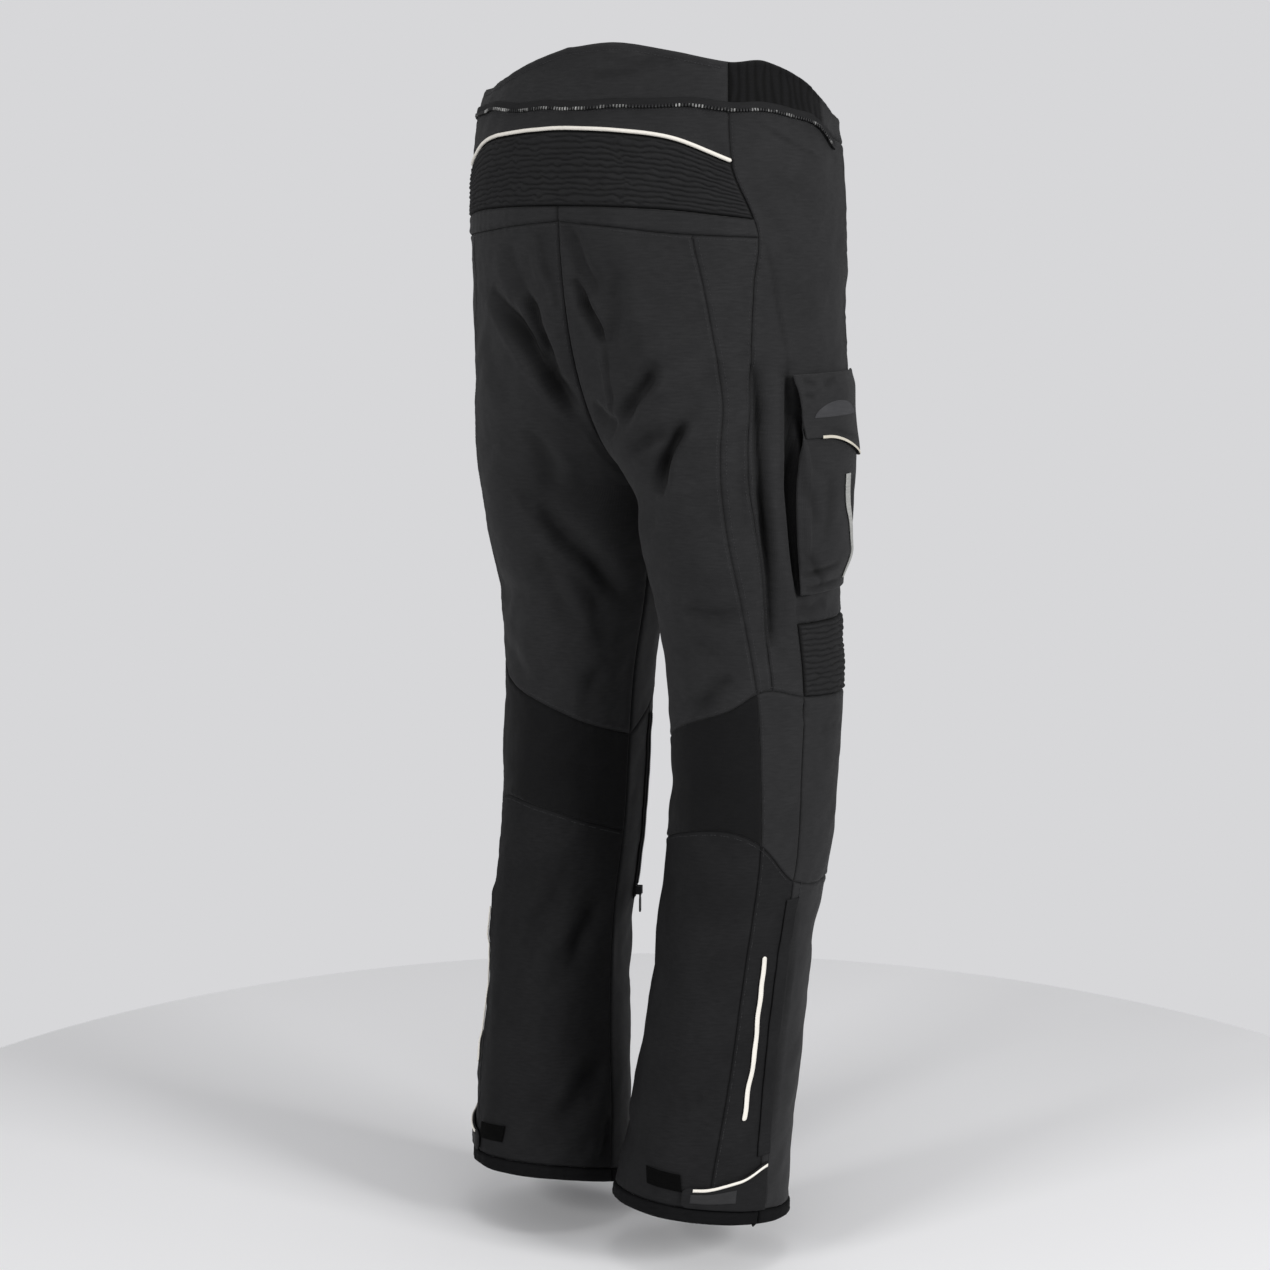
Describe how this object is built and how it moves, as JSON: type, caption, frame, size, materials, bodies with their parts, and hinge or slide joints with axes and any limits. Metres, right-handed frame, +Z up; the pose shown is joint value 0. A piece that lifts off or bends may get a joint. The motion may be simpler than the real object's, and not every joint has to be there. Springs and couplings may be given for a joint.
{
  "type": "motorcycle trousers",
  "caption": "Long motorcycle trousers in woven and ribbed stretch cloth, filled out as worn, open at the waist and hems, with cargo pockets and adjustable hems.",
  "frame": {"origin": "centre of the waist, where the wearer's waist holds the trousers, level with the side of the waistband", "axes": "+Z up along the wearer, -Y the wearer's front, +X the wearer's left"},
  "size_m": [0.4142, 0.313, 1.1631],
  "materials": {
    "shell_fabric": "charcoal-black woven nylon with a slight sheen",
    "stretch_fabric": "matt black stretch knit",
    "binding": "black woven tape, zip tape and hook-and-loop patches",
    "reflective_piping": "off-white retroreflective piping",
    "silver_stripe": "silver-grey reflective film",
    "dark_metal": "black-painted zinc"
  },
  "bodies": {
    "root": {"waist_back": "shell_fabric", "connection_zip": "binding", "yoke_back": "shell_fabric", "ribs_back": "stretch_fabric", "band_back": "shell_fabric", "piping_back": "reflective_piping", "fly": "shell_fabric", "waist_stud": "dark_metal", "waist_stretch_left": "stretch_fabric", "waist_front_left": "shell_fabric", "seat_left": "shell_fabric", "pleat_left": "shell_fabric", "side_left": "shell_fabric", "side_ribs_left": "stretch_fabric", "front_left": "shell_fabric", "knee_back_left": "stretch_fabric", "knee_side_left": "shell_fabric", "knee_front_left": "shell_fabric", "calf_back_left": "shell_fabric", "calf_side_left": "shell_fabric", "shin_left": "shell_fabric", "hem_back_left": "binding", "hem_front_left": "binding", "pocket_left": "shell_fabric", "pocket_flap_left": "shell_fabric", "pocket_stripe_left": "silver_stripe", "calf_stripe_left": "reflective_piping", "ankle_placket_left": "shell_fabric", "hem_tab_left": "shell_fabric", "tab_piping_left": "reflective_piping", "loop_patch_left": "binding", "knee_zip_left": "binding", "zip_slider_left": "dark_metal", "waist_stretch_right": "stretch_fabric", "waist_front_right": "shell_fabric", "seat_right": "shell_fabric", "pleat_right": "shell_fabric", "side_right": "shell_fabric", "side_ribs_right": "stretch_fabric", "front_right": "shell_fabric", "knee_back_right": "stretch_fabric", "knee_side_right": "shell_fabric", "knee_front_right": "shell_fabric", "calf_back_right": "shell_fabric", "calf_side_right": "shell_fabric", "shin_right": "shell_fabric", "hem_back_right": "binding", "hem_front_right": "binding", "pocket_right": "shell_fabric", "pocket_flap_right": "shell_fabric", "pocket_stripe_right": "silver_stripe", "calf_stripe_right": "reflective_piping", "ankle_placket_right": "shell_fabric", "hem_tab_right": "shell_fabric", "tab_piping_right": "reflective_piping", "loop_patch_right": "binding", "knee_zip_right": "binding", "zip_slider_right": "dark_metal"},
    "zip_pull_left_body": {"zip_pull_left": "dark_metal"},
    "zip_pull_right_body": {"zip_pull_right": "dark_metal"}
  },
  "joints": [
    {"name": "zip_pull_left_swing", "type": "hinge", "parent": "root", "child": "zip_pull_left_body", "pos_m": [0.04209, -0.02364, -0.836], "axis": [-0.445, 0.8955, 0], "range_deg": [0, 140]},
    {"name": "zip_pull_right_swing", "type": "hinge", "parent": "root", "child": "zip_pull_right_body", "pos_m": [-0.04209, -0.02364, -0.836], "axis": [-0.445, -0.8955, 0], "range_deg": [0, 140]}
  ]
}
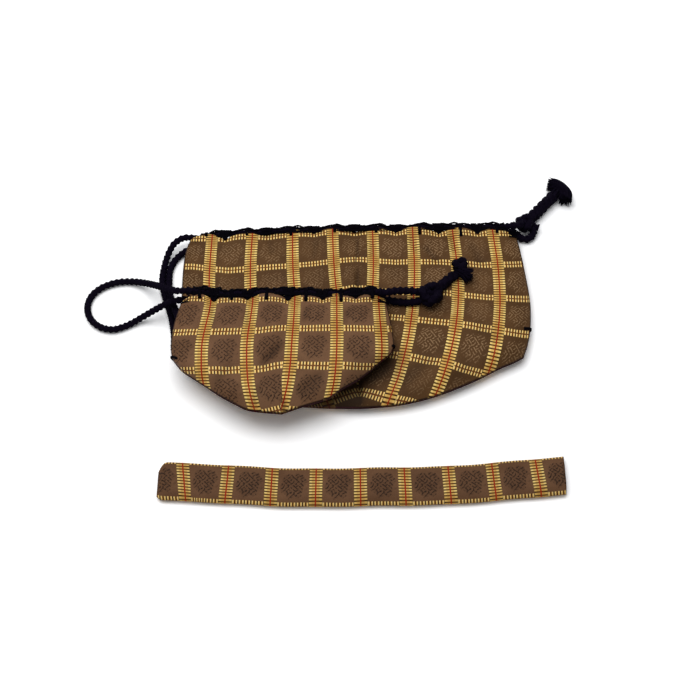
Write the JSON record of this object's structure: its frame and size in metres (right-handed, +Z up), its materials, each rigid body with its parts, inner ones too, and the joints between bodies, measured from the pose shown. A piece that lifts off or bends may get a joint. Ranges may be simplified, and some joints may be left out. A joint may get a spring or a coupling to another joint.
{
  "type": "matched tea utensil pouch set",
  "caption": "Flat brocade drawstring pouches for a tea caddy and a tea bowl, with a matching folded sleeve for a tea scoop.",
  "frame": {"origin": "on the table, under the middle of the set's bounding box without the free cords", "axes": "+Z up, +X along the sleeve to its open end, +Y from the sleeve towards the mouths of the pouches"},
  "size_m": [0.2637, 0.2, 0.0233],
  "materials": {
    "brocade": "silk brocade with gold ladder stripes on brown damask",
    "wadding": "matte cotton wadding",
    "lining": "plain silk",
    "cord": "black braided silk",
    "thread": "black silk thread"
  },
  "bodies": {
    "bowl_pouch": {"bowl_pouch_front_panel": "brocade", "bowl_pouch_back_panel": "brocade", "bowl_pouch_front_wadding": "wadding", "bowl_pouch_back_wadding": "wadding", "bowl_pouch_front_lining": "lining", "bowl_pouch_back_lining": "lining", "bowl_pouch_front_lacing": "thread", "bowl_pouch_back_lacing": "thread", "bowl_pouch_left_mouth_tack": "thread", "bowl_pouch_right_mouth_tack": "thread", "bowl_pouch_left_side_stitch": "thread", "bowl_pouch_right_side_stitch": "thread"},
    "bowl_drawcord": {"bowl_pouch_drawcord_front_run": "cord", "bowl_pouch_drawcord_back_run": "cord", "bowl_pouch_drawcord_loop": "cord", "bowl_pouch_drawcord_front_lead": "cord", "bowl_pouch_drawcord_back_lead": "cord", "bowl_pouch_drawcord_knot": "cord", "bowl_pouch_drawcord_tail_strand_1": "cord", "bowl_pouch_drawcord_tail_strand_2": "cord", "bowl_pouch_drawcord_tail_head": "cord"},
    "caddy_pouch": {"caddy_pouch_front_panel": "brocade", "caddy_pouch_back_panel": "brocade", "caddy_pouch_front_wadding": "wadding", "caddy_pouch_back_wadding": "wadding", "caddy_pouch_front_lining": "lining", "caddy_pouch_back_lining": "lining", "caddy_pouch_front_lacing": "thread", "caddy_pouch_back_lacing": "thread", "caddy_pouch_left_mouth_tack": "thread", "caddy_pouch_right_mouth_tack": "thread", "caddy_pouch_left_side_stitch": "thread", "caddy_pouch_right_side_stitch": "thread"},
    "caddy_drawcord": {"caddy_pouch_drawcord_front_run": "cord", "caddy_pouch_drawcord_back_run": "cord", "caddy_pouch_drawcord_loop": "cord", "caddy_pouch_drawcord_front_lead": "cord", "caddy_pouch_drawcord_back_lead": "cord", "caddy_pouch_drawcord_knot": "cord", "caddy_pouch_drawcord_tail_strand_1": "cord", "caddy_pouch_drawcord_tail_strand_2": "cord", "caddy_pouch_drawcord_tail_head": "cord"},
    "scoop_sleeve": {"scoop_sleeve_strip": "brocade", "scoop_sleeve_lining": "lining"}
  },
  "joints": [
    {"name": "bowl_cord_draw", "type": "slide", "parent": "bowl_pouch", "child": "bowl_drawcord", "axis": [0.9997, 0.0262, 0], "range_m": [0, 0.01], "deforming": ["bowl_pouch_drawcord_loop"]},
    {"name": "caddy_pouch_lift", "type": "slide", "parent": "bowl_pouch", "child": "caddy_pouch", "axis": [0, 0, 1], "range_m": [0, 0.06]},
    {"name": "caddy_cord_draw", "type": "slide", "parent": "caddy_pouch", "child": "caddy_drawcord", "axis": [1, 0, 0], "range_m": [0, 0.01], "deforming": ["caddy_pouch_drawcord_loop"]},
    {"name": "scoop_sleeve_lift", "type": "slide", "parent": "bowl_pouch", "child": "scoop_sleeve", "axis": [0, 0, 1], "range_m": [0, 0.06]}
  ]
}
::::::::::
In the listing above, find the lines holding the word "materials" and copy them.

Describe how this object is built and how it moves, as JSON: type, caption, frame, size, materials, bodies with their parts, and hinge or slide joints with axes and any limits. Metres, right-handed frame, +Z up; the pose shown is joint value 0. A piece that lifts off or bends may get a joint. The motion may be simpler than the real object's, and not every joint has to be there. Springs and couplings may be given for a joint.
  "materials": {
Write the JSON record of this object's structure: its frame and size in metres (right-handed, +Z up), its materials, each rigid body with its parts, inner ones too, and the joints between bodies, measured from the pose shown. A piece that lifts off or bends may get a joint. Ranges may be simplified, and some joints may be left out. A joint may get a spring or a coupling to another joint.
  "materials": {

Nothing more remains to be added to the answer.